The CDS partially agreed with the Board's recommendation that the grievance be upheld, considering that internal mechanisms under his authority enabled him to repair the errors made in the overall management of this case. Therefore, the CDS did not direct that a submission be forwarded to TB for remission of the grievor's debt.

The CDS found that the original ETP instruction appropriately determined the grievor's pay rate upon CT and enrolment in the ROTP in June 2006 as per CBI 204.211(10) b), Table A level D. Although this Table was repealed with a retroactive effect to April 2006, the CDS applied the Interpretation Act and the presumption against interferring with vested rights: he concluded that the grievor was entitled to the pay rate of the Table effective when she enrolled. However, the CDS wrote that he did not have the authority to reinstate the subject Table. The CDS determined that the grievor was given the wrong pay rate because the central computerized pay system was not properly aligned.

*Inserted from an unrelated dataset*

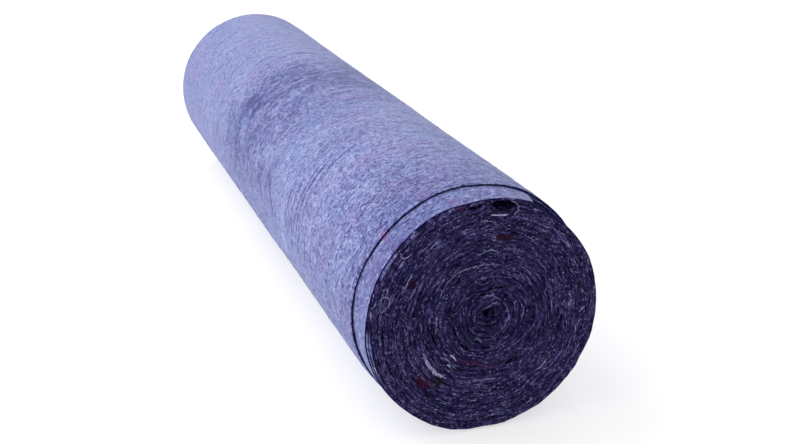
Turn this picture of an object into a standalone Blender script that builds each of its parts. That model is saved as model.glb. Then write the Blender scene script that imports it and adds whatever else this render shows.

In order to provide relief to the grievor from the undue hardship, the CDS directed, amongst others, the Chief - Military Personel (CMP) that the grievor be enrolled in the University Training Plan Non Commissioned Member effective June 2006, a more suitable option to recognize the grievor's former service, that she be commissioned to the rank of 2Lt with immediate promotion to Lt under CFAO 11-6 Annex 6 and paid under CBI 204.211 (4b)Table C level D and 204.04(3b), and that she be granted two additional Lt IPC, the day following commission.

The CDS endorsed the Board's systemic recommendation by asking in a separate correspondance that the Associate Deputy Minister (Financial and Corporate Services) review the Board's report and provide advice on a departmental process to leverage the provision of the FAA on remission as a remedy for the FA in the CF grievance system. The CDS also directed CMP to take proactive measures to administratively review and resolve the cases of several other CF members that were treated similarly to the grievor upon CT during the period 1 April 2006 to 30 November 2006.